The teenagers are as any teen in the world usually is – moody. Then there are the people with dyed hair, bloodshot eyes that gathers in a group.
Dealing with the bad element in a slum
Such a group was gathered in a circle by a boat raised high for the tide to come in. They were playing cards. Camera in hand I walked up and got a few solemn stares from the type of people you probably don’t want to meet late at night in the city center. But here I was in their backyard big camera in hand, mobile phone bulging out of my shorts, and an air of no fear across my face.
“What are you doing?” I asked peering over the huddled group.
A lessor minion gleamed up with stoned eyes. “Cards!”
“The others took turns in looking up at me, at my camera, at my pocket, my shoes and my daypack.”
“Joe, you join us?”
I waved at one guy and then looked at the cards before raising my eyebrows and making the Filipino “oh oh” sound.
“Not today thank you, I am late. Just taking a walk around. But, thank you.”
Getting permission, and paying respect
What I had done was let them know what I was doing. That I was no threat, and I had balls. If I’d walked by and started photographing them, it might have been different. If I’d just walked by and ignored them; some might have followed. Who knows. But what I do know is that for me, my system works.
Slum hospitality at its best
I continued walking along the shore until I got to a sea barrier. An old man extended a hand and helped me climb up. On the other side were two men knee-deep in the sea. They looked up in surprise and then greeted me. I asked if they were fishing.

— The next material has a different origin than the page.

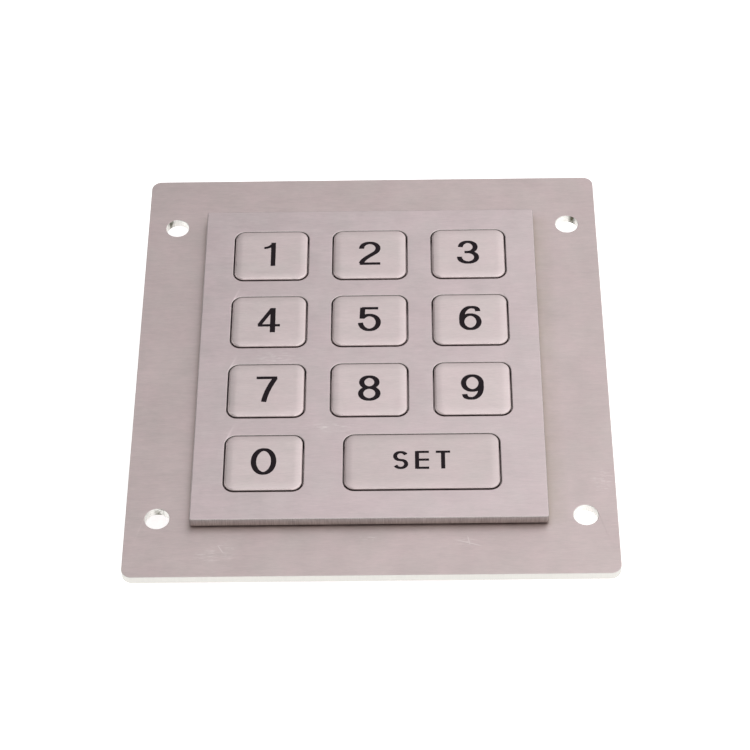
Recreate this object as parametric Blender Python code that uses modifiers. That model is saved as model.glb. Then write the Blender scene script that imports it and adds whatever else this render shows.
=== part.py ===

One man looked embarrassed and just nodded. The other understood nothing of what I said. I repeated again as a wave crashed down. The first man shook his head this time.
“No fish,” he said putting his hand in a plastic bag. He pulled out a small crab, but struggled with the word for it. I answered for him.
“Yes crab,” he said glancing at his friend with the remembered word. “Food for family.”
I smiled and walked on.
Never have I met such friendly people
Some teenage girls called out from far under a stilt house, ” Picture, Picture.”
I obliged as they straightened out their hair. Pulled creases from their dresses and broke out into posed smiles. I was too far away for a good shot. But it made them happy to see me photographing them.
My time was running out. I had an appointment to keep elsewhere. Yet, deep down in truth; I really wanted to spend the day in the squatter slum. I passed by the two crab fishing men again and gave them a wave.
“You have peso?” called up the first man.
I shook my head.
Without hesitation the first man nodded in a sympathetic way. “You no money too …”
I nodded. “I have no job. Just picture picture.”
He nodded back with a smile.
Finding common ground
I think that I know why I like the slums or squatter camps. These are the people who are often decent and honest. They are just trying to survive with what they have. They look out for each other. They have to; no one else will.
They are looked down upon by the rest of society. They are pushed further and further away from the city whenever possible. Further and further out of sight.
Yet, these are the very people, I feel, that are the real genuine people of the world. When you have nothing, you only have yourself. So why lie? These are the people who greeted me with more genuine hospitality than in any of the cities, malls or even hotels. Not just in The Philippines, but all over the world.
Why are the people with nothing so much more genuine than the people with something?
These people who so many look down upon and push away also have something I don’t. Something so valuable that’s eluded me my whole life. They have a place called home.
I wish them well, and I hope no one takes their home away.
Few people like to think about this type of place, nor even associate themselves with it or the people there.
I hate to break it to you, but I’d rather spend time in a slum with people talking to me. The other choice is walking around alone in a pristine mall, having beers with aged young girl seeking expats, equally drunk backpackers or the tropical resort tourists where the dollar rules. The common link is going all day without one person saying a genuine hello.
There are good people in The Philippines, but it’s becoming a rarity. Such are the times, and such are the choices people make.
Search the rural areas and the slums and you will find good people. They are endangered, treat them well.
And, so this is it. My final journal entry from The Philippines.